(What is needed) Print again only this span: the line with "for index, name", the line with "obj.matrix_world = world", and all lines between them, exactly as given.

◇ ◇ ◇

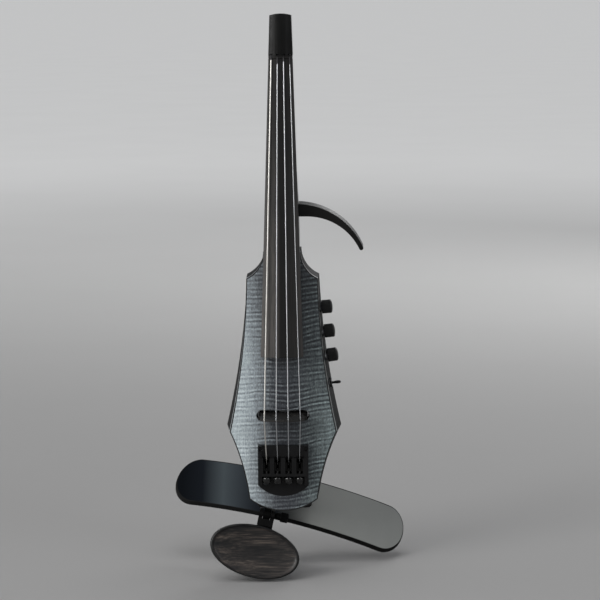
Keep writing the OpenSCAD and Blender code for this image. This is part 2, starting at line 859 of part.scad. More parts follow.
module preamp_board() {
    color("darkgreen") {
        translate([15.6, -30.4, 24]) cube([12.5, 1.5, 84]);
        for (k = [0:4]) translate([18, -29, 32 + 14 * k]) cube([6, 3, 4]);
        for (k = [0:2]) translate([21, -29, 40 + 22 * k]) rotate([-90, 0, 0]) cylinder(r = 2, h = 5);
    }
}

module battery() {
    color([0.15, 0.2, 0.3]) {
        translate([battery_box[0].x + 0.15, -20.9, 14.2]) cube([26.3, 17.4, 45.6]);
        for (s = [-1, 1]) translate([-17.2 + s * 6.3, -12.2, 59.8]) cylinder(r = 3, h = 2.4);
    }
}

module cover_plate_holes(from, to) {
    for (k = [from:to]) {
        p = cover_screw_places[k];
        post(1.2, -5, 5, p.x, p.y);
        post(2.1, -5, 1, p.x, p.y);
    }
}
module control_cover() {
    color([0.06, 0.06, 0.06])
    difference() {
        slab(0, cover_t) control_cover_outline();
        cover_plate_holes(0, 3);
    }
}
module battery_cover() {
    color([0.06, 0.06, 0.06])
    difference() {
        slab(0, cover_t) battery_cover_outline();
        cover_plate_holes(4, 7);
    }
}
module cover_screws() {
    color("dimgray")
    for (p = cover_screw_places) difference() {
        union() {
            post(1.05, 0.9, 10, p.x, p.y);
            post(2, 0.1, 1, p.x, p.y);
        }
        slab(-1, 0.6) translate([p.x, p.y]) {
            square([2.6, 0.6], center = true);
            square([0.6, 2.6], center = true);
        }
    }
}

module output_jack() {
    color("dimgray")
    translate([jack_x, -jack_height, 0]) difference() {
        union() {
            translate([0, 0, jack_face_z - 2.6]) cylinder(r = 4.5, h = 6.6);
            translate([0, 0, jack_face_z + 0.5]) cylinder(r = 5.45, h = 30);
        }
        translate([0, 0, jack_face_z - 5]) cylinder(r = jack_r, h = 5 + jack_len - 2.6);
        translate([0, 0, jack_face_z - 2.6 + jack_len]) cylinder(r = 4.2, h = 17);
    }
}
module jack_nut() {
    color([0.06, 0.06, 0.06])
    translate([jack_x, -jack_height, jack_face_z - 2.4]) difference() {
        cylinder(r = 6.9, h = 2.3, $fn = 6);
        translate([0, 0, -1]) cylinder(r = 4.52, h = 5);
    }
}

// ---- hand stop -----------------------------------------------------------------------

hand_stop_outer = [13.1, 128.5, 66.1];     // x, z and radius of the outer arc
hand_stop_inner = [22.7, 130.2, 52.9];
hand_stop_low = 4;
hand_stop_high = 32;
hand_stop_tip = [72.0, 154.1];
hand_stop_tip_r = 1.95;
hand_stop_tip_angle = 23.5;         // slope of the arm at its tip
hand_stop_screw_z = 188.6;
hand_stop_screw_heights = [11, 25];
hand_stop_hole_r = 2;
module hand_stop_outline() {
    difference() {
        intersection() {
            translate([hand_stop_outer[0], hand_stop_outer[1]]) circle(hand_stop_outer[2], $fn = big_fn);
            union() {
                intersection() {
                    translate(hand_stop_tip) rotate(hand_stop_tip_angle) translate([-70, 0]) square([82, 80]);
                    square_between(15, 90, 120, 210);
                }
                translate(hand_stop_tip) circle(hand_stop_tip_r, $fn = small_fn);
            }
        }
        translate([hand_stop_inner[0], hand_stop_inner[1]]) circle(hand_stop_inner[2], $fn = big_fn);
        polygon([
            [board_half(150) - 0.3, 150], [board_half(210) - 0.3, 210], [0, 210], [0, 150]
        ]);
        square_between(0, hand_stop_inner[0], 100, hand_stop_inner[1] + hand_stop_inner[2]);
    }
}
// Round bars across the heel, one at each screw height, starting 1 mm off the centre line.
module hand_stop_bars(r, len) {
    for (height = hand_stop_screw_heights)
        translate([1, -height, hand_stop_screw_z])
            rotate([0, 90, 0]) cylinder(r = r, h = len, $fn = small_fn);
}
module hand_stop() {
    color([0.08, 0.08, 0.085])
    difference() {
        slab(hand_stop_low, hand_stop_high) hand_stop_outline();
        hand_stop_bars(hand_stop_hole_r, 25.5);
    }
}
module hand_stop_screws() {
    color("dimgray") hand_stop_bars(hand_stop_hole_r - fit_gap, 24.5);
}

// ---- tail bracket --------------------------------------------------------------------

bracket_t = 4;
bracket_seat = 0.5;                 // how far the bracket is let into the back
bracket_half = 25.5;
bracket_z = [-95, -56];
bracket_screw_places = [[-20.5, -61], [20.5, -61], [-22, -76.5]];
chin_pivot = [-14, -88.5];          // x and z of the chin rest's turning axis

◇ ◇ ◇

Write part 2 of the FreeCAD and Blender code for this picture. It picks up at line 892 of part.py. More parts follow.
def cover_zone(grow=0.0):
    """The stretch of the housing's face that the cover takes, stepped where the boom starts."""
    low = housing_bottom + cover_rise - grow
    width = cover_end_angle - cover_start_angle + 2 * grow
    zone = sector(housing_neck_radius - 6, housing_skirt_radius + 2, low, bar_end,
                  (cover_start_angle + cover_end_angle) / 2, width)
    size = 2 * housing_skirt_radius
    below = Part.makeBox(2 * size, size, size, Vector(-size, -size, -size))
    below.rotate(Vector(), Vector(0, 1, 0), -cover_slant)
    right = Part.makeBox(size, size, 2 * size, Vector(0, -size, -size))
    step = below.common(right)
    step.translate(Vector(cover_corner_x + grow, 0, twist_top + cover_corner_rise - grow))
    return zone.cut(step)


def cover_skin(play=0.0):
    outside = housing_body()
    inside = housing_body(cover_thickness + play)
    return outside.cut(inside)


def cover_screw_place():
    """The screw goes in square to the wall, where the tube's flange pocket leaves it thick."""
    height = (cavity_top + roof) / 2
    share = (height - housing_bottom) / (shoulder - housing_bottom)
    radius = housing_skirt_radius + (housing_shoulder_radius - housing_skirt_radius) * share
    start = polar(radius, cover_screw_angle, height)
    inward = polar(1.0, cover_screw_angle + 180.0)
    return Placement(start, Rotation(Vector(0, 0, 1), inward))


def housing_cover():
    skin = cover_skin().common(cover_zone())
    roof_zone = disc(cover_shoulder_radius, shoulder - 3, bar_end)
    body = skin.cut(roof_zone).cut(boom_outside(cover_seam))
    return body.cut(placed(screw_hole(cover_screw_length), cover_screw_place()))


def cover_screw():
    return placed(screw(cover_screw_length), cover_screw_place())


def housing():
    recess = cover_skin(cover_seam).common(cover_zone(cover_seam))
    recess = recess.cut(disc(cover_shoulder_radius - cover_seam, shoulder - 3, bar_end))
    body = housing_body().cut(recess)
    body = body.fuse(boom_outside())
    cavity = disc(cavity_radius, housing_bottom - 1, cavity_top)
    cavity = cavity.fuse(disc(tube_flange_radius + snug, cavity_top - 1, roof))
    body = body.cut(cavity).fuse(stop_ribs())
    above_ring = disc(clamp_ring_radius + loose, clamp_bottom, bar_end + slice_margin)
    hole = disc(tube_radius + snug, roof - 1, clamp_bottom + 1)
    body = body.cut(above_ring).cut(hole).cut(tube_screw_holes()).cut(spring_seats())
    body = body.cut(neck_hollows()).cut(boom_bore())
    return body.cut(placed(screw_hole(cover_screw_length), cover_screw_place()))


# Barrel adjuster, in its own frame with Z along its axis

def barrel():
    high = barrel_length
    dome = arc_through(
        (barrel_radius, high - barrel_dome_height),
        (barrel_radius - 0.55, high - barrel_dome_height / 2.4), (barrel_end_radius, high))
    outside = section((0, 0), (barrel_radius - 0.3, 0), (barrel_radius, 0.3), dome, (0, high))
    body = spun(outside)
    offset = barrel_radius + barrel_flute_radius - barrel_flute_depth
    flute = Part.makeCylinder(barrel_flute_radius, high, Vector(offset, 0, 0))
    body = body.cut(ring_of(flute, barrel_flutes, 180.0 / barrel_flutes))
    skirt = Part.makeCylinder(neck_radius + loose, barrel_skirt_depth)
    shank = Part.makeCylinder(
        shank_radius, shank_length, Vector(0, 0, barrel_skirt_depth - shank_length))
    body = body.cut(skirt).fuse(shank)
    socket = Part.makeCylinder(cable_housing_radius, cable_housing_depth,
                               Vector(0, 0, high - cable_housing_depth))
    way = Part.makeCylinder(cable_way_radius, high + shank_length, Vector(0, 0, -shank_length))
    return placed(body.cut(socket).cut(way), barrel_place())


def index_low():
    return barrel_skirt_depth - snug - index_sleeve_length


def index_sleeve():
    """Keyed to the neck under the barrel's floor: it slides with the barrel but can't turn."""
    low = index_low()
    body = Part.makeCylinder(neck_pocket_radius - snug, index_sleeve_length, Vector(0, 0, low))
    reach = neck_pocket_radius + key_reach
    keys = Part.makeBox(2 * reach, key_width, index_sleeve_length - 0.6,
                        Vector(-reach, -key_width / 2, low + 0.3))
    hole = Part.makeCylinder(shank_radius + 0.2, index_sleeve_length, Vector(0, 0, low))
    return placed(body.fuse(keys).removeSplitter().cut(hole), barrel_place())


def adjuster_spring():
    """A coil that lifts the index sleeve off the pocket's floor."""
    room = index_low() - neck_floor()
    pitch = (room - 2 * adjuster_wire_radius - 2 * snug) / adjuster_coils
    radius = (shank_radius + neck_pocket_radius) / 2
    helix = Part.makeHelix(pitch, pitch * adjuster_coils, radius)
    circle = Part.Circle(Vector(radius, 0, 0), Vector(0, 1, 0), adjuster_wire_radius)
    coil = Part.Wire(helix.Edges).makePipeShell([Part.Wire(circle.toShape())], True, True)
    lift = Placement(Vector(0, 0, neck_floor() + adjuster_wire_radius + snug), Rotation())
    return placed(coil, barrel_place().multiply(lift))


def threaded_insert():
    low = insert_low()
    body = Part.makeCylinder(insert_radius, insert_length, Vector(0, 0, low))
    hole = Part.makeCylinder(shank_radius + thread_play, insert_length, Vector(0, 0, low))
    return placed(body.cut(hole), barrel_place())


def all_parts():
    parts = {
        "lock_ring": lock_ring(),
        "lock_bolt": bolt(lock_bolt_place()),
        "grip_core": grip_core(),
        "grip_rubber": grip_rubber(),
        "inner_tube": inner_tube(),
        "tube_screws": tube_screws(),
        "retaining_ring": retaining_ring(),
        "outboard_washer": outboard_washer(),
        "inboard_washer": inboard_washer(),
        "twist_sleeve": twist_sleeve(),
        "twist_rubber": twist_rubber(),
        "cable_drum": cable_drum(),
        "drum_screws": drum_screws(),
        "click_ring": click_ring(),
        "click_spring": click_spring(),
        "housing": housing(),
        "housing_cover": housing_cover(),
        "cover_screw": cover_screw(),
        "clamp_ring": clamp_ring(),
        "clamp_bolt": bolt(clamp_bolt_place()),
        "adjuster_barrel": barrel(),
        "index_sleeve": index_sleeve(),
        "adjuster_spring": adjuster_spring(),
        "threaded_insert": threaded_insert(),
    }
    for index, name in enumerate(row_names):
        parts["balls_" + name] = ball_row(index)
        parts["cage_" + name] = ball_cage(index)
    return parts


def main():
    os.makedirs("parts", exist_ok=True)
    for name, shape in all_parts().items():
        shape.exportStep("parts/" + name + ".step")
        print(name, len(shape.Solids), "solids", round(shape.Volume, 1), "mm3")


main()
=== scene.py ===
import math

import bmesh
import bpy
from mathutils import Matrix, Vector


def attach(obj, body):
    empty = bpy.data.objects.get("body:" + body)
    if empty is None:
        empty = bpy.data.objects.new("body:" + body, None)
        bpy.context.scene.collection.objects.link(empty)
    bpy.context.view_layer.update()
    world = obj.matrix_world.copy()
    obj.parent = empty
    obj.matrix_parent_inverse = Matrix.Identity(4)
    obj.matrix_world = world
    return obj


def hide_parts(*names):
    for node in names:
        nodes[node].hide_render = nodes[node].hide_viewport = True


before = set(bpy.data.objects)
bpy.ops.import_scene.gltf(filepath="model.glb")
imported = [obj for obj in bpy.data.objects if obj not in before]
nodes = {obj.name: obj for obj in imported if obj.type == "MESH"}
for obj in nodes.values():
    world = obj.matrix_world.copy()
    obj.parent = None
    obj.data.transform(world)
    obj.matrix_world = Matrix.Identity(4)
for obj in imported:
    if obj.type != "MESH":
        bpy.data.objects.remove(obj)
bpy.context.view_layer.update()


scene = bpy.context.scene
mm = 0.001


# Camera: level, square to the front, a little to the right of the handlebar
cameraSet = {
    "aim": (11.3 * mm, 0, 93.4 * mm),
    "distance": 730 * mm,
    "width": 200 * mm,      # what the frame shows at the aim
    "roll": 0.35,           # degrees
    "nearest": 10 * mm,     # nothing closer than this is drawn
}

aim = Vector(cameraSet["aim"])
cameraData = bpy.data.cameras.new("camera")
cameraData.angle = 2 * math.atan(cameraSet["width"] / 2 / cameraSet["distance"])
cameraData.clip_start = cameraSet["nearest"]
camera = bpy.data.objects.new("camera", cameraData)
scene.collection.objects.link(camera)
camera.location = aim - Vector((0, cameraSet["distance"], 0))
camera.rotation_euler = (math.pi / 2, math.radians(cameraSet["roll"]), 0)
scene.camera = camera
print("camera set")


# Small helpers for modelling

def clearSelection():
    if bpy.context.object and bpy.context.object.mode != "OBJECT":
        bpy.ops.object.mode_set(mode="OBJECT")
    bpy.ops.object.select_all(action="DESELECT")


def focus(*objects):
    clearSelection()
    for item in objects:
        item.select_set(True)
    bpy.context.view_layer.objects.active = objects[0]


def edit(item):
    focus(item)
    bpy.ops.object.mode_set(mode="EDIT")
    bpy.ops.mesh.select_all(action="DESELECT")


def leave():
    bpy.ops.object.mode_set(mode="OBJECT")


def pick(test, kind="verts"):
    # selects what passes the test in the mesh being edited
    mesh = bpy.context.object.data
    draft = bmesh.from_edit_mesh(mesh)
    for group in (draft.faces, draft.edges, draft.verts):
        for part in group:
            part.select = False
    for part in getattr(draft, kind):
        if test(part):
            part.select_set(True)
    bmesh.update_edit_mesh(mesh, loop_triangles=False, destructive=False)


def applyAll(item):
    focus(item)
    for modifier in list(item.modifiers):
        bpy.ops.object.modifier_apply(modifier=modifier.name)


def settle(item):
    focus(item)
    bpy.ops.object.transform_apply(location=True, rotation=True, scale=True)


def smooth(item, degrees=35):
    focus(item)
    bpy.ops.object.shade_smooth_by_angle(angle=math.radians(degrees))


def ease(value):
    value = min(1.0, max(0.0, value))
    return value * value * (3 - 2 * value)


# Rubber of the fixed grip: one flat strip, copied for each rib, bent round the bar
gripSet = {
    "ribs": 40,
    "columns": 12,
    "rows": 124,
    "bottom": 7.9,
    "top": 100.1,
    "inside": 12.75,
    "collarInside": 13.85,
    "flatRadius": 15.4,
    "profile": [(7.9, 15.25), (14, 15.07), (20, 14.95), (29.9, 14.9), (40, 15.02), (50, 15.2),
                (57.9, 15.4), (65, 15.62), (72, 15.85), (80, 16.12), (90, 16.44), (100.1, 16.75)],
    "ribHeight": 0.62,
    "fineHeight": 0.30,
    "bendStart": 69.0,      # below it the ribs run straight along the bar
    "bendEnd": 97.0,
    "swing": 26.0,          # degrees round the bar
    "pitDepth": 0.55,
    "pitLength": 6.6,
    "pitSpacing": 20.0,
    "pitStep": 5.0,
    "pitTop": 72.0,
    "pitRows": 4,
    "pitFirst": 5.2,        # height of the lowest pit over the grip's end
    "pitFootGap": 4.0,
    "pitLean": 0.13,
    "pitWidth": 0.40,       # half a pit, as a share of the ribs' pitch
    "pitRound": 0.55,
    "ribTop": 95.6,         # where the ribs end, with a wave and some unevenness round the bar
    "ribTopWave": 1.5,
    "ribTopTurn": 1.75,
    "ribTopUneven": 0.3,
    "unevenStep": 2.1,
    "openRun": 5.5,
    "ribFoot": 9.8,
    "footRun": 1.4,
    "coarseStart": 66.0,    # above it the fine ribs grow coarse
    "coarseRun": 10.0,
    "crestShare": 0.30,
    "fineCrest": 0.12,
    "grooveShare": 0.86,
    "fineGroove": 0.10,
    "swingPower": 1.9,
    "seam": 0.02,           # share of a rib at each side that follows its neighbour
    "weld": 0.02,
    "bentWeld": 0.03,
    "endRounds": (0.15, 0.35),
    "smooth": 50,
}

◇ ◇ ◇

(Task response)
    for index, name in enumerate(row_names):
        parts["balls_" + name] = ball_row(index)
        parts["cage_" + name] = ball_cage(index)
    return parts


def main():
    os.makedirs("parts", exist_ok=True)
    for name, shape in all_parts().items():
        shape.exportStep("parts/" + name + ".step")
        print(name, len(shape.Solids), "solids", round(shape.Volume, 1), "mm3")


main()
=== scene.py ===
import math

import bmesh
import bpy
from mathutils import Matrix, Vector


def attach(obj, body):
    empty = bpy.data.objects.get("body:" + body)
    if empty is None:
        empty = bpy.data.objects.new("body:" + body, None)
        bpy.context.scene.collection.objects.link(empty)
    bpy.context.view_layer.update()
    world = obj.matrix_world.copy()
    obj.parent = empty
    obj.matrix_parent_inverse = Matrix.Identity(4)
    obj.matrix_world = world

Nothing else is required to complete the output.